If it's for-profit but free, you're not the customer -- you're the product (e.g., the Slashdot Beta's "audience").
Here we go again with more of the typical Slashdot slam fest, like every other one that shows up when the big bogeyman Microsoft is mentioned. The haters and flamers will get modded up as insightful or funny while jerk posts like mine will go untouched or modded down to troll or offtopic.
I don't care whether you hate them or are in bed with them, they are here to stay in the gaming community and they aren't going away. And let's be honest, how many slahdot'ers bought Nintendo gamecubes and play Mario brothers based content all the time? No thanks, I'll take an XBOX with adult content any day of the week and twice on Tuesday - to hell with waiting for Sony's next product to come out or another Mario Kart. I'm an adult damn it and I want to play adult games (I'm so mature)!
But to say that Microsoft doesn't belong in the handheld console market means that you all bought PSP's or that gay stylus Nintendo dual screen hunk of junk and are sooo pleased with the way things are. There's always room for more products and other companies to get into the business. If there wasn't, we would all still be playing pong on our TV's. I look forward to seeing how MS fails or triumphs in the handheld market. Maybe they'll cause the other two big players to focus and create better products with the next generation.
Microsoft shouldn't be in the home console business because they're competing against themselves - Windows is a major gaming platform.

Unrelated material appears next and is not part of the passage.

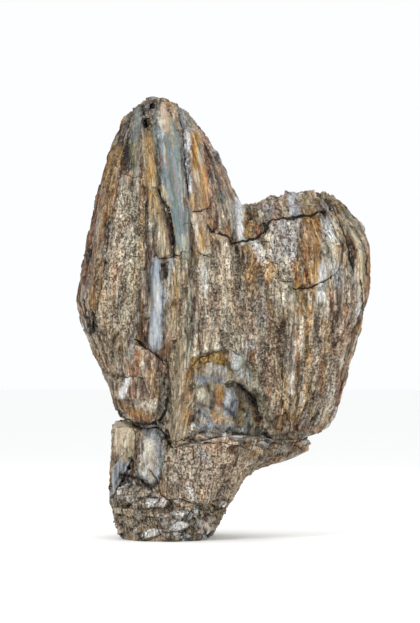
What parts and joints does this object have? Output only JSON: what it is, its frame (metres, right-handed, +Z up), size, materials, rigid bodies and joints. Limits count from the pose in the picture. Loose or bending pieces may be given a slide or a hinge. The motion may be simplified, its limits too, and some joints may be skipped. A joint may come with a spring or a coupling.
{
  "type": "petrified wood trunk",
  "caption": "Upright piece of petrified tree trunk, a tall splintery spire beside a lower rounded lobe, standing on a broken root block with a flat cut foot.",
  "frame": {"origin": "middle of the flat cut face under the root block", "axes": "+Z up along the grain, +X from the spire towards the lower lobe, -Y towards the viewer of the pictured face"},
  "size_m": [1.1626, 0.8165, 1.7522],
  "materials": {
    "trunk_stone": "rough silicified wood, ochre, tan, grey-blue and rust in vertical grain",
    "root_stone": "granular weathered stone, tan-pink and grey",
    "splinter_stone": "weathered grey splinter",
    "flake_stone": "broken flakes, tan to lilac-grey"
  },
  "bodies": {
    "root": {"trunk": "trunk_stone", "root_block": "root_stone", "splinter": "splinter_stone", "left_flake": "flake_stone", "right_chip": "flake_stone"}
  },
  "joints": []
}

If they'd focused on improving Windows by e.g. adding features from Xbox Live, making a standard install-and-play process which is as simple as putting a disc in an Xbox, and insisting that their OEM partners like Dell et al bundle gamepads with a standard layout with their PCs (so developers can count on having dual analogs available if they want to make a PC game that uses them) then the PC could be the best gaming system out there*. Instead they produced a "me too" console.
A similar argument could apply to Windows Mobile PDAs vs handheld consoles... but do people buy PDAs for games? I didn't think so.
*I guess it arguably is anyway, but I still own a gaming PC plus consoles for the genres that PC developers ignore. I wouldn't need to if MS had done a better job with Windows gaming.
I quit!
I would have expected apple to bring us the 3rd handheld. When will apple open up their Ipods so third party developers can start building games? I mean Ipods have a color screen and good battery life already.
...what matters is what you like, not what you are like...
I feel this would be totally ripping off the PSP. I mean fair enough we have Game Boys, PSP's, MP3 Players etc. They are all trying to develop around the same thing that is; PORTABLE ENTERTAINMENT. As out lives get buisier, we cant stay at home and listen to music or play games anymore we have to be able to carry it. PDA's are an example of portable internet, IPods, MP3 Players- music, PSP's, Game Boys- gaming. What i'm trying to say is that Microsoft and Sony have always been battling, trying to beat each other. Sony brings out PS2- Microsoft brings out X-Box, Sony brings out PS3- Micrsoft bring out X-Box 360 early trying to beat Sony and lose them money. If microsoft bring out a portable entertainment system it will do everything a PSP does. What will the call it? An XBP (X-Box Portable)???